Take a look at the 500 millibar image from this past week below. Notice the strong high pressure aloft over SW Canada with a big low stuck beneath it over Western Kansas. This is called a cutoff low, because it’s cutoff from the main atmospheric flow pattern. These cutoffs will usually move little and last for a long while. Up to a month is possible. Forecaster slang for this High and low combination is to call it a “block”. When they develop they block the flow, and the flow in the atmosphere goes around it.
In Idaho this evening, the weather balloons had to climb to 5,930 meters to reach the 500 millibar level. The warmer the atmosphere, the more the pressure levels spread out, so this indicates a large dome of hot air aloft over the Pacific Northwest. Let me just say that a 593 decameter height extending into Canada in late September is nearly unheard of!

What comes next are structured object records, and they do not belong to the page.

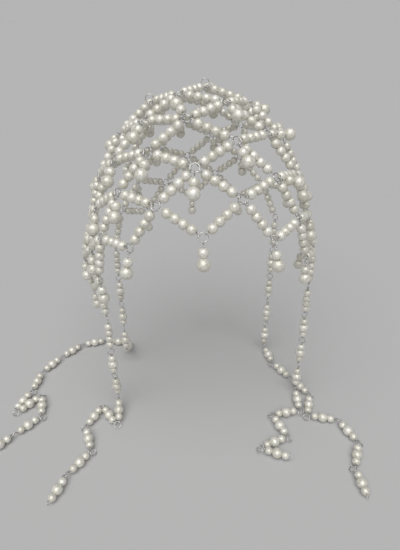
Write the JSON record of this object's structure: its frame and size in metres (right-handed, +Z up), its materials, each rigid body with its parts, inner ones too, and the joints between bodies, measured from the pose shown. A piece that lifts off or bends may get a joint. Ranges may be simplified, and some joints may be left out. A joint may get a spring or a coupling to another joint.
{
  "type": "pearl net bridal headpiece",
  "caption": "Net cap of imitation pearl bars on wire rings, worn over a head, with pearl drops and four pearl strands that hang from its lower corners and lie on the table.",
  "frame": {"origin": "the top of the head, where the cap sits, under the crown of the net", "axes": "+Z is up, the face looks towards -Y, and the wearer's left is +X"},
  "size_m": [0.3206, 0.236, 0.2794],
  "materials": {
    "pearl": "pearlescent ivory",
    "wire": "bright silver"
  },
  "bodies": {
    "root": {"net_row1_star1": "pearl", "net_row1_star2": "pearl", "net_row1_star3": "pearl", "net_row1_star4": "pearl", "net_row1_star5": "pearl", "net_row1_star6": "pearl", "net_row2_star1": "pearl", "net_row2_star2": "pearl", "net_row2_star3": "pearl", "net_row2_star4": "pearl", "net_row2_star5": "pearl", "net_row2_star6": "pearl", "net_row3_star2": "pearl", "net_row3_star3": "pearl", "net_row3_star4": "pearl", "net_row3_star5": "pearl", "net_row4_star3": "pearl", "net_row4_star4": "pearl", "net_row5_star2": "pearl", "net_row5_star3": "pearl", "net_row5_star4": "pearl", "net_row5_star5": "pearl", "net_row6_star3": "pearl", "net_row6_star4": "pearl", "net_row7_star2": "pearl", "net_row7_star3": "pearl", "net_row7_star4": "pearl", "net_row7_star5": "pearl", "strand_left_back_hanging": "pearl", "strand_left_back_lying1": "pearl", "strand_left_back_lying2": "pearl", "strand_left_back_lying3": "pearl", "strand_left_back_lying4": "pearl", "strand_left_back_lying5": "pearl", "strand_left_back_lying6": "pearl", "strand_left_front_hanging": "pearl", "strand_left_front_lying1": "pearl", "strand_left_front_lying2": "pearl", "strand_left_front_lying3": "pearl", "strand_right_back_hanging": "pearl", "strand_right_back_lying1": "pearl", "strand_right_back_lying2": "pearl", "strand_right_back_lying3": "pearl", "strand_right_back_lying4": "pearl", "strand_right_front_hanging": "pearl", "strand_right_front_lying1": "pearl", "strand_right_front_lying2": "pearl", "strand_right_front_lying3": "pearl"}
  },
  "joints": []
}
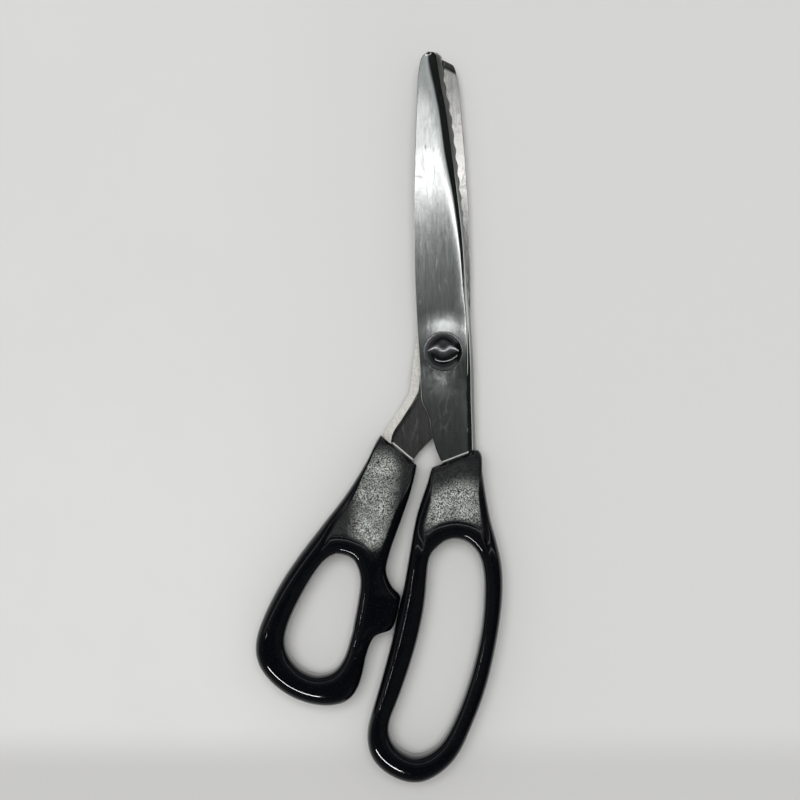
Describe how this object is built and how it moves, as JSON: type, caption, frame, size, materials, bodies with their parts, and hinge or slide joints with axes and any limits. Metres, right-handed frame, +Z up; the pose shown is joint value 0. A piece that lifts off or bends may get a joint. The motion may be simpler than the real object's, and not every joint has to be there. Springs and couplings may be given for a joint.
{
  "type": "fabric shears",
  "caption": "Fabric shears with meshing zigzag teeth on bent steel blades, a domed pivot screw and black moulded handles.",
  "frame": {"origin": "below the middle of the closed shears' box, on the plane that the handles rest on", "axes": "+Y towards the blade tips, +Z up along the pivot, +X towards the finger handle"},
  "size_m": [0.0796, 0.2352, 0.0136],
  "materials": {
    "blade_steel": "polished and ground",
    "polished_steel": "bright polished",
    "spring_steel": "plain",
    "handle_plastic": "gloss with grained neck faces"
  },
  "bodies": {
    "lower_half": {"lower_blade": "blade_steel", "thumb_handle": "handle_plastic", "blade_washer": "spring_steel"},
    "upper_half": {"upper_blade": "blade_steel", "finger_handle": "handle_plastic", "pivot_screw": "polished_steel", "head_washer": "polished_steel", "spring_washer": "spring_steel", "lock_nut": "polished_steel"}
  },
  "joints": [
    {"name": "blade_pivot", "type": "hinge", "parent": "lower_half", "child": "upper_half", "pos_m": [0.02059, 0.0212, 0.0068], "axis": [0, 0, 1], "range_deg": [0, 35]}
  ]
}
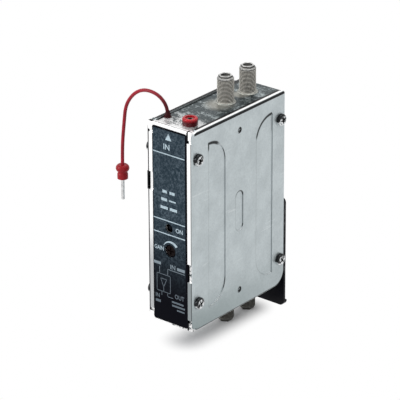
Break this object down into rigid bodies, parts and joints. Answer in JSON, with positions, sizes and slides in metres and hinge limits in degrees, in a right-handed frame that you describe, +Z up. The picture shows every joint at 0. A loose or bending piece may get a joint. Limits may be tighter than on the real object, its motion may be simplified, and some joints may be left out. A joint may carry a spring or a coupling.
{
  "type": "television signal amplifier",
  "caption": "Upright sheet-metal television signal amplifier: threaded coaxial sockets above and below, supply socket, captive supply lead with plug, gain trimmer and rear bracket.",
  "frame": {"origin": "where the axis of the fixing hole in the rear bracket meets the bracket's back face", "axes": "+Z up, +Y back to the carrier, +X to the right-hand side seen from the label; the label faces -Y"},
  "size_m": [0.0641, 0.0854, 0.1504],
  "materials": {
    "case_metal": "tinned sheet, dull and a little mottled",
    "cover_metal": "plated pressed sheet, satin",
    "screw_metal": "zinc plated, satin",
    "label_print": "printed plate, dark slate at the top to near black below",
    "bracket_black": "black coated, satin",
    "socket_metal": "nickel plated turned brass",
    "insulator_white": "white moulded",
    "contact_brass": "tinned brass",
    "solder": "dull solder",
    "bush_red": "deep red moulded",
    "lead_red": "red sheath, satin",
    "plug_red": "red moulded, satin",
    "plug_metal": "bright nickel",
    "board_green": "coated glass-fibre board",
    "chip_black": "black moulded",
    "chip_tan": "tan ceramic chips",
    "ferrite": "dark sintered ferrite",
    "control_blue": "blue moulded",
    "rotor_dark": "dark moulded, with a worn slot",
    "lamp_resin": "dark clear resin, unlit",
    "lead_wire": "tinned wire",
    "tab_metal": "plain metal tab",
    "can_sleeve": "dark blue sleeved can"
  },
  "bodies": {
    "amplifier": {"amplifier_chips": "chip_black", "board_clips": "case_metal", "bracket_rivets": "case_metal", "chassis": "case_metal", "chip_capacitors": "chip_tan", "circuit_board": "board_green", "cover_left": "cover_metal", "cover_pillars": "screw_metal", "cover_right": "cover_metal", "cover_screws_left": "screw_metal", "cover_screws_right": "screw_metal", "filter_cores": "ferrite", "front_label": "label_print", "gain_control_body": "control_blue", "gain_control_legs": "lead_wire", "lamp_legs": "lead_wire", "lamp_lens": "lamp_resin", "lead_grommet": "lead_red", "lead_inner_end": "lead_red", "lead_plug_collar": "plug_red", "lead_plug_pin": "plug_metal", "low_front_socket_contact": "contact_brass", "low_front_socket_insulator": "insulator_white", "low_front_socket_shell": "socket_metal", "low_rear_socket_contact": "contact_brass", "low_rear_socket_insulator": "insulator_white", "low_rear_socket_shell": "socket_metal", "mounting_bracket": "bracket_black", "regulator_tab": "tab_metal", "shield_wall": "case_metal", "solder_rings": "solder", "supply_capacitors": "can_sleeve", "supply_lead": "lead_red", "supply_link": "contact_brass", "supply_socket_bush": "bush_red", "supply_socket_sleeve": "plug_metal", "top_front_socket_contact": "contact_brass", "top_front_socket_insulator": "insulator_white", "top_front_socket_shell": "socket_metal", "top_rear_socket_contact": "contact_brass", "top_rear_socket_insulator": "insulator_white", "top_rear_socket_shell": "socket_metal", "voltage_regulator": "chip_black"},
    "gain_adjuster": {"gain_rotor": "rotor_dark"}
  },
  "joints": [
    {"name": "gain_adjust", "type": "hinge", "parent": "amplifier", "child": "gain_adjuster", "pos_m": [-0.0003, -0.0817, 0.0527], "axis": [0, 1, 0], "range_deg": [-135, 135]}
  ]
}
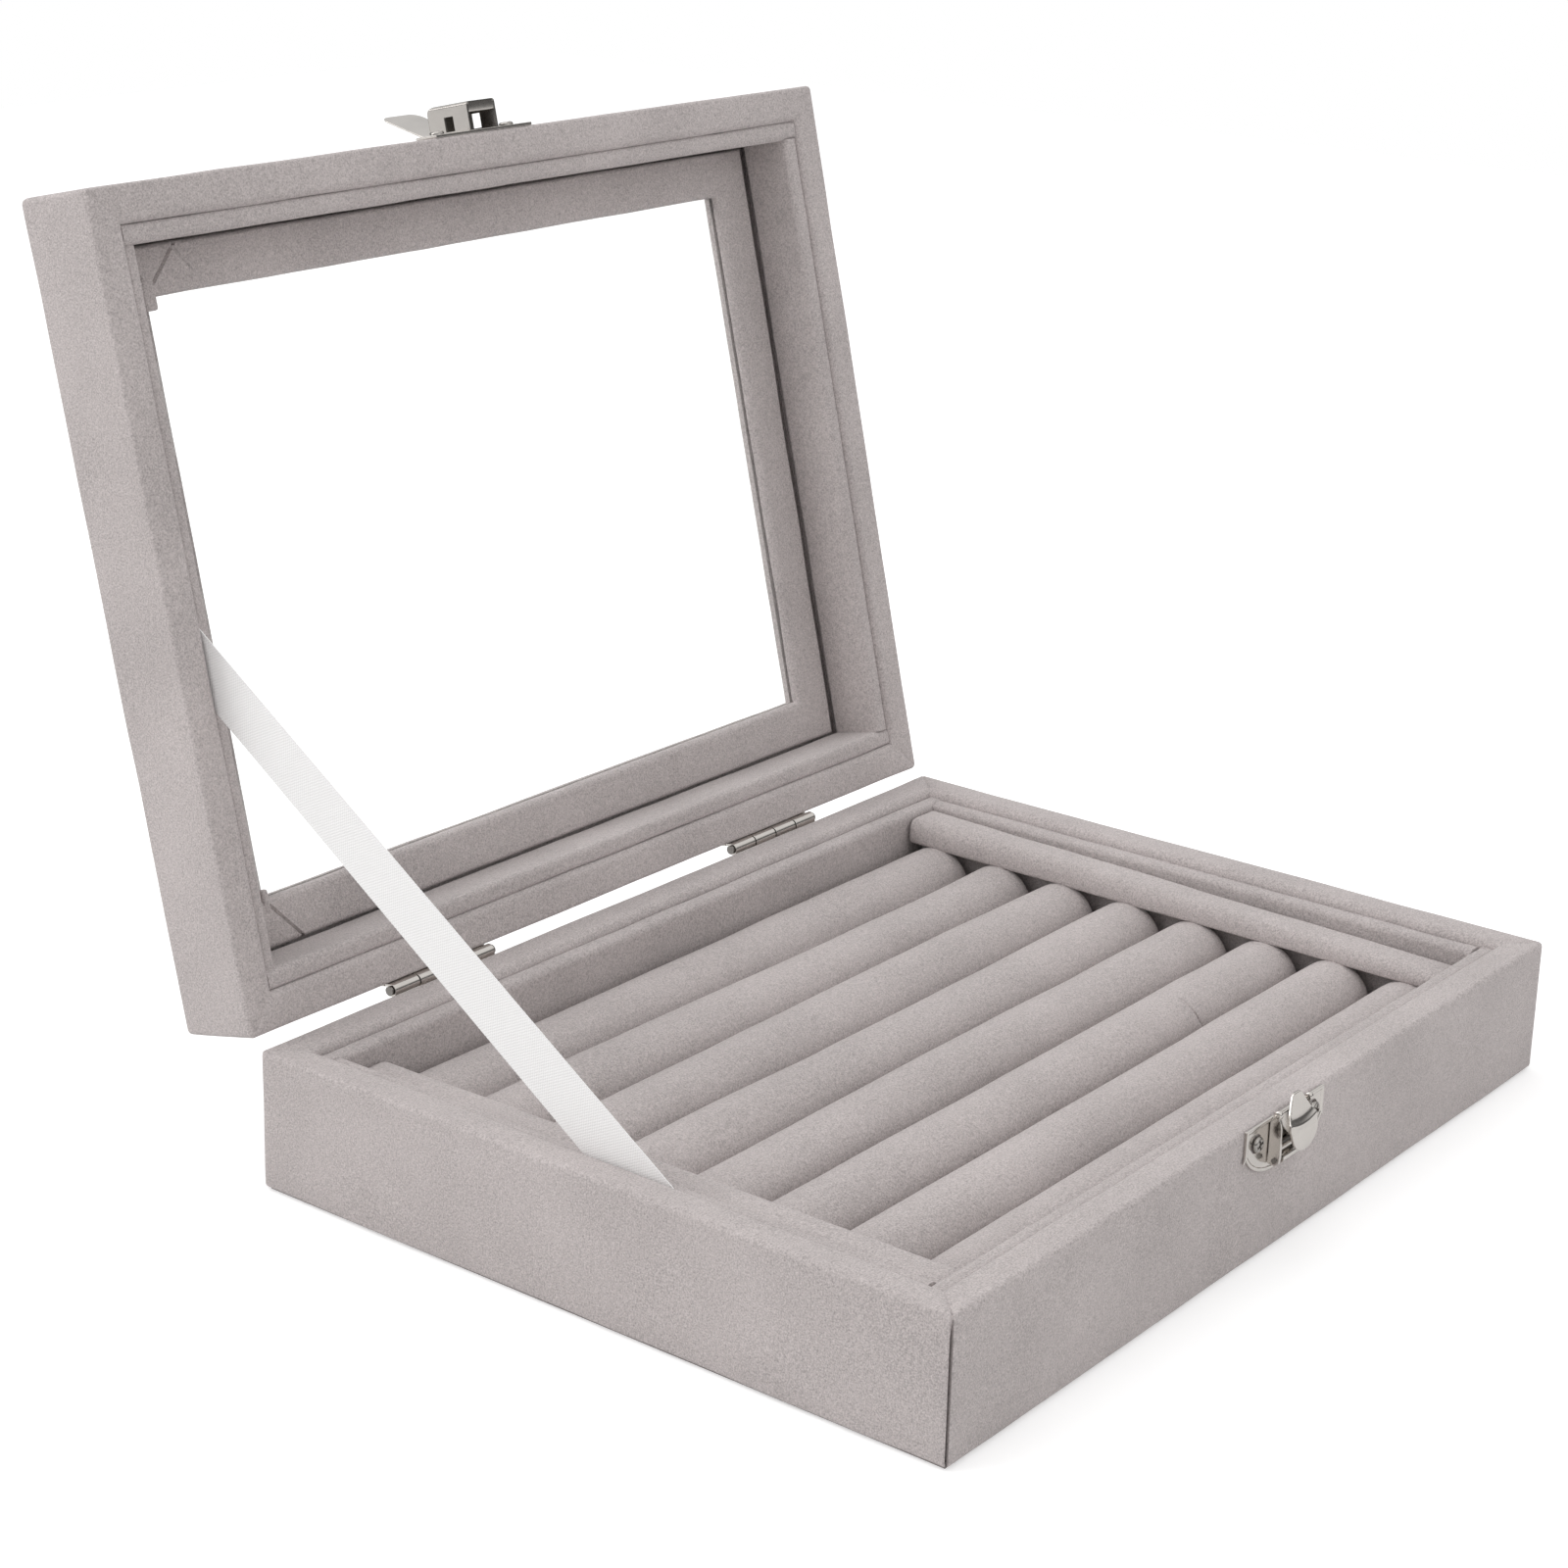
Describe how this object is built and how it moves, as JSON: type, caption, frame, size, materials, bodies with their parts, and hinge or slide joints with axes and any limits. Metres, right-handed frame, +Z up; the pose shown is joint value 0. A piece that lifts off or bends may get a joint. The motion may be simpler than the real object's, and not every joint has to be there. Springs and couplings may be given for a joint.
{
  "type": "ring display box",
  "caption": "Low velvet-covered jewellery case with rows of padded ring rolls, a hinged lid with a glass window, a ribbon stay and a press catch.",
  "frame": {"origin": "middle of the underside of the base, on the surface that it stands on", "axes": "+X along the hinge, to the right seen from the front; +Y from the catch to the hinge; +Z up. The lid is stored open, as pictured, leaning back 13.2 degrees past upright"},
  "size_m": [0.2, 0.2136, 0.1802],
  "materials": {
    "velvet_outside": "short warm-grey velvet wrapped over board",
    "velvet_lining": "short warm-grey velvet over padding",
    "velvet_padding": "short warm-grey velvet over foam",
    "card_cover": "matte flocked card",
    "board": "plain board",
    "satin_ribbon": "white satin",
    "clear_glass": "clear",
    "nickel_plate": "bright nickel plating",
    "screw_nickel": "bright nickel plating",
    "pin_steel": "plain steel wire"
  },
  "bodies": {
    "base": {"bottom_cover": "card_cover", "base_floor": "board", "base_front_wall": "velvet_outside", "base_right_wall": "velvet_outside", "base_back_wall": "velvet_outside", "base_left_wall": "velvet_outside", "base_front_liner": "velvet_lining", "base_right_liner": "velvet_lining", "base_back_liner": "velvet_lining", "base_left_liner": "velvet_lining", "tray_card": "card_cover", "ring_roll_1": "velvet_padding", "ring_roll_2": "velvet_padding", "ring_roll_3": "velvet_padding", "ring_roll_4": "velvet_padding", "ring_roll_5": "velvet_padding", "ring_roll_6": "velvet_padding", "ring_roll_7": "velvet_padding", "ring_roll_8": "velvet_padding", "left_end_bar": "velvet_padding", "right_end_bar": "velvet_padding", "left_hinge_base_leaf": "nickel_plate", "right_hinge_base_leaf": "nickel_plate", "left_hinge_pin": "pin_steel", "right_hinge_pin": "pin_steel", "base_hinge_screws": "screw_nickel", "catch_plate": "nickel_plate", "catch_pin": "pin_steel", "catch_spring": "pin_steel", "catch_screws": "screw_nickel", "ribbon_stay": "satin_ribbon"},
    "lid": {"lid_front_wall": "velvet_outside", "lid_right_wall": "velvet_outside", "lid_back_wall": "velvet_outside", "lid_left_wall": "velvet_outside", "lid_front_liner": "velvet_lining", "lid_right_liner": "velvet_lining", "lid_back_liner": "velvet_lining", "lid_left_liner": "velvet_lining", "outer_frame_front": "velvet_outside", "outer_frame_right": "velvet_outside", "outer_frame_back": "velvet_outside", "outer_frame_left": "velvet_outside", "inner_frame_front": "velvet_lining", "inner_frame_right": "velvet_lining", "inner_frame_back": "velvet_lining", "inner_frame_left": "velvet_lining", "glass_pane": "clear_glass", "left_hinge_lid_leaf": "nickel_plate", "right_hinge_lid_leaf": "nickel_plate", "lid_hinge_screws": "screw_nickel", "keeper_plate": "nickel_plate", "keeper_hook": "nickel_plate", "keeper_screws": "screw_nickel"},
    "catch_lever": {"catch_lever": "nickel_plate"}
  },
  "joints": [
    {"name": "lid_hinge", "type": "hinge", "parent": "base", "child": "lid", "pos_m": [0, 0.0763, 0.02715], "axis": [1, 0, 0], "range_deg": [0, 103.2], "deforming": ["ribbon_stay"]},
    {"name": "catch_press", "type": "hinge", "parent": "base", "child": "catch_lever", "pos_m": [0, -0.0769, 0.0193], "axis": [-1, 0, 0], "range_deg": [0, 6], "stiffness_Nm_per_rad": 0.05, "deforming": ["catch_spring"]}
  ]
}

My friend Stu Ostro, a Meteorologist at the Weather Channel in Atlanta has been following this pattern closely and is researching just how unusual it is. It may turn out to unprecedented in 30 years of data, or longer. Stu has been noticing what he believes is a growing frequency of these blocks, and hypothesizes they may be an atmospheric response to the warming troposphere. You can see his on air piece about this weird pattern here.
Without doubt, we have warmed over the past 30 years, and it would not make sense to see that manifest itself in surface temps. alone.
Now let me throw in a little fact that you may not know. If the air warms by one degree celsius, it can hold 7% more water vapor. That is a huge increase when you get up to temps. near 30C.
Now the main reason for the flooding rains over the south is this pattern you see on the chart above. The Low over Kansas is steering moisture up from the Gulf of Mexico into the Southeast. The developing El Nino n the Pacific also may very well be affecting this area, because heavy rains in the southeast are a common occurrence with El Nino’s. However, this is usually seen more in the winter and not early autumn.
Now, let me show you another image. The image below is showing just how warm the oceans are around the globe right now. The Oceans in August were the warmest ever recorded in 130 years of records! That warm ocean water heats the air above it and evaporates into it. (Remember the 7% increase per degree.)
The ocean waters in August were especially warm over the Eastern Pacific and this wind flow pattern is bringing that moisture into the Southeast USA.
June through August temperatures worldwide were the 3rd warmest on record as well. This means the atmosphere can hold more water vapor.
Last, but not least, let’s look at how some recent research supports the possibility of a climate related link.
You may remember back in the early summer when the U.S. Global Change report was released. This report marked years of research into the affects of climate change over different regions of the world. Until this report, most imapacts could only be talked about in global terms.
Climate experts developed new techniques to downscale the global models to estimate how day to day and seasonal weather would change in different regions. I wrote a post about it a few months ago called Climate Change in Your Backyard.
Take a look at one of the images from this report.
Autumn rain has increased markedly over the southeast over the last century. At the same time the global temperature has risen .7C. Here are some quotes from the U.S.Global change report:
“Floods and droughts are likely to become more common and more intense as
regional and seasonal precipitation patterns change, and rainfall becomes more
concentrated into heavy events (with longer, hotter dry periods in between).”
(Global Climate Change Impacts, page 44)
“One of the clearest precipitation trends in the United States is the increasing
frequency and intensity of heavy downpours. This increase was responsible for
most of the observed increase in overall precipitation during the last 50 years.”
(Global Climate Change Impacts, page 32)
So there you have it. Did climate change cause the flooding rains in the American Southeast? No.
Did it make it more likely to happen and contribute extra rainfall? Very possibly yes.